Bradley Holland ’27 stated that the proposal would lead to interpersonal conflicts in deciding funding allocations. 

“When you have monetary complaints, you aren’t looking at the person across from you saying you’re the reason we can’t do this event. You’re complaining to an imaginary SBC person, and I think that is a good thing,” Holland said. “I don’t want to bring the funding issue into the realm of the specific clubs themselves because I don’t think that’s helpful to anyone if affinity groups are fighting over one pool of money. That seems like a recipe for disaster and similarly for any other arbitrary division of clubs, because it is an arbitrary division at the end of the day. I think that’s why SBC exists, and I think it’s a positive.” 

Darby Creegan ’26 clarified that the student alliance proposal is intended to create a campus culture where student organizations would be incentivized to consider each other in making financial decisions. She then outlined drawbacks to the proposal, agreeing with Holland that the proposed structure could cause interpersonal conflict. 

“This is a utopian ideal of a campus where everyone cares and you have to negotiate,” she said. “It would be a radical change in campus culture being that involved with every other club’s budget and needs and making compromises and sacrifices. I agree that it could cause a lot of manufactured interpersonal tension.” 

Jade Buan ’27 raised concerns about the efficiency of the student alliance. 

“I feel like having a group like this ruins the efficiency of having SBC separate because SBC can barely get through the list of things that they have to do as a small group,” she said. “In addition to that, they don’t just plan out a budget, but they have multiple requests coming in the middle of the semester that they have to deal with. It’s really inefficient to have a big group of people to deal with those requests.”

Buan then commented on the role that SGO plays in the campus community. 

“SGO does have an important role on campus. Obviously, something has to change because I think we’re all doing valuable work, but the work is not getting done because we’re getting blocked by administration and don’t have enough power to do what we want to do,” she added. “I think that’s something we have to fix and reform internally rather than creating a whole organization.” 

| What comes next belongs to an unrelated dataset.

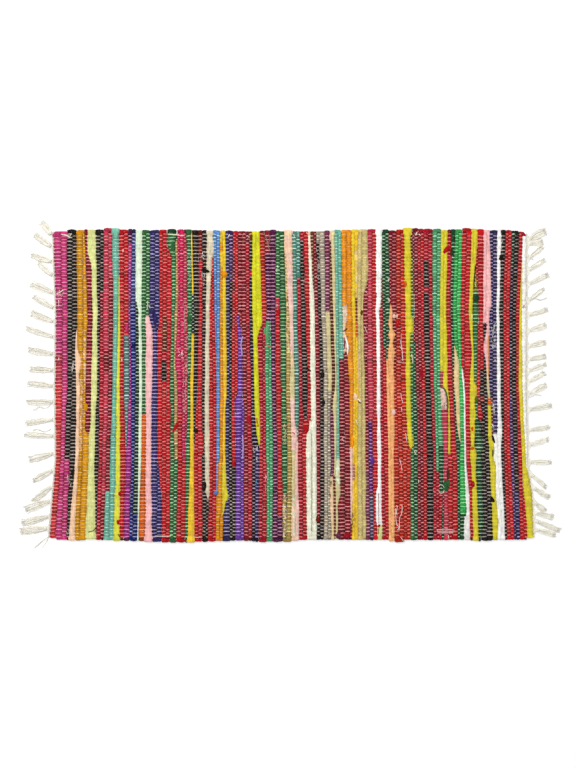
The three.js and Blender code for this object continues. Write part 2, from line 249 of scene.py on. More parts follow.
      -57: 331.8, -95: 332.5, -152: 333.5, -209: 335.7, -237.5: 336.7, -245: 336.3, -252: 333}),
    ((329, 326, 333.2, 336.5, 344), "white", {38: 327.5, 30: 329.6, 19: 331.4, -19: 334.8, -57: 335.2,
      -114: 336, -152: 336.7, -209: 342.4, -237: 343.3, -266: 343.5}),
    ((337.5, 334, 333.4, 336.5, 344), "scarlet"),
    ((347, 342, 344.2, 345, 350.3), "scarlet", {60: 347.2, 40: 346.5, 25: 345, -20: 343.8, -70: 343.8,
      -85: 344.5, -100: 345.3, -112: 346.5, -125: 344.5, -152: 346.4, -209: 348.3, -266: 349.6}),
    ((351, 348.5, 355, 355.5, 360), "yellow", {236: 350.5, 228: 353.5, 205: 352.5, 180: 350.5,
      60: 351.7, 5: 351, -1: 355.7, -22: 356, -33: 353, -58: 355.5, -70: 353, -85: 354, -112: 352,
      -118: 352, -130: 356, -142: 354.5, -152: 355.3, -209: 357.2, -237: 359.1, -266: 360}),
    ((358, 360, 357, 365, 365), "yellow 228, olive+yellow 178, forest -66, darkGreen", {236: 355.5,
      205: 356, 180: 358.5, 60: 358.5, 25: 357, 5: 356.5, -20: 357.5, -33: 359.5, -45: 358.5,
      -64: 359, -70: 363.8, -95: 364, -102: 369, -122: 369, -126: 364.5, -152: 366.5, -209: 367.5,
      -266: 369.5}),
    ((358, 360, 363, 365, 365), "scarlet -22, maroon -40, scarlet", {60: 364, 25: 363, -20: 363,
      -35: 364, -46: 366, -56: 369, -64: 368, -70: 363.8, -95: 364, -102: 369, -122: 369, -126: 364.5,
      -152: 366.5, -209: 367.5, -266: 369.5}),
    ((369.5, 369, 370, 373, 376), "scarlet 28, black -22, darkRed -32, black", {-20: 370.5, -46: 372,
      -60: 373, -80: 371, -110: 373, -152: 374.9, -209: 376.6, -266: 378.1}),
    ((376, 374.5, 376.2, 380.5, 388), "pink 118, black", {104: 375.3, 85: 371.5, 70: 370.2, 62: 371,
      47: 374.3, 28: 375, -20: 377.3, -50: 377.5, -80: 378, -110: 379, -130: 380.2, -152: 382.9,
      -209: 384.8, -266: 386.7}),
    ((382, 381, 381.5, 389, 396.5), "pink 34, peach 8, lemon -26, burntOrange -38, yellow", {
      161: 384.8, 150: 384.8, 142: 381, 60: 380.2, 35: 380, 20: 379.5, -20: 382.2, -33: 384.2,
      -50: 384, -80: 385, -95: 385.6, -105: 388, -112: 389.7, -130: 390, -152: 393, -209: 393,
      -237: 396, -266: 398}),
    ((387.5, 387.5, 387, 389, 396.5), "navy -25, darkBrown", {-30: 387, -92: 388, -112: 389.7}),
    ((396, 394.5, 395.5, 397, 404.5), "navy -94, white", {-152: 398.5}),
    ((403, 399.5, 402, 403.5, 410.5), "white", {-60: 403.5, -75: 405.5, -90: 405, -105: 403.5}),
    ((411.5, 407, 408.5, 409, 414), "black"),
    ((417, 412.5, 414, 414.5, 421), "scarlet"),
    ((423, 419, 419.5, 421, 428), "scarlet"),
    ((428.5, 424.5, 424, 427, 431.5), "blackGreen 222, midnight -20, indigo"),
    ((436.5, 431.5, 431.5, 435.5, 439), "black -200, navy"),
    ((444, 438, 436.5, 443, 446), "scarlet"),
    ((444, 438, 436.5, 443, 453), "scarlet", {-152: 442.9, -209: 446.5, -237: 450, -266: 453}),
    ((444, 442.5, 443, 450, 463), "yellow", {-152: 450.5, -171: 454, -209: 460.5, -237: 461.8}),
    ((450, 450, 450, 452.5, 463.5), "white", {-152: 453, -171: 455, -209: 461}),
]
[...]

However, SGO President Medeiros-Sakimoto disagreed that there is hope for reform within the organization, and stressed a need for a radical change. 

“I’ve held on for my whole Swarthmore experience and I can tell you that nothing is different from my first year, despite how many conversations I’ve had with administrators, how many times I’ve cried to Stephanie Ives about not being able to make a difference on this campus,” she shared. “No matter what you think about how we could possibly change SGO,  I would flip it on its head and say you’re being too idealistic about our abilities. I would say that we are not so out of the park with this idea of just radically changing everything if it’s a system that doesn’t work and makes us all feel like we’re not being productive.” 

Medeiros emphasized that the proposed reforms would give the student alliance more freedom than SGO currently has. 

“This will give us autonomy rather than having to go to administrators or ask for help on things,” she said. “It would focus more on the students’ ability to dictate what they are able to do with the Student Academic Fund (SAF) in particular, whereas currently we’re focused on a lot of initiatives that are trying to make administration change life on campus. It feels like we keep hitting the wall, so why don’t we just focus on what is in our control and what we do have power over?”

Matt Gutow ’25 questioned whether the new student alliance would have more autonomy, citing administration’s freeze of club budget funds from Dec. 2023 to Jan. 2024. 

“Do we really have control of the SAF? Administration stopped letting people spend money as soon as they spent money on things the college didn’t want them to spend money on,” he stated. 

Medeiros-Sakimoto then took a hand vote from SGO members on whether they were willing to further discuss the proposal. All members present except for one voted yes. 

She then concluded the meeting by emphasizing the upcoming Student Organizations Plenary on April 1 from 7-9 p.m. in the Intercultural Center (IC) Dome. All student organizations are encouraged by the SGO to send a representative to the event.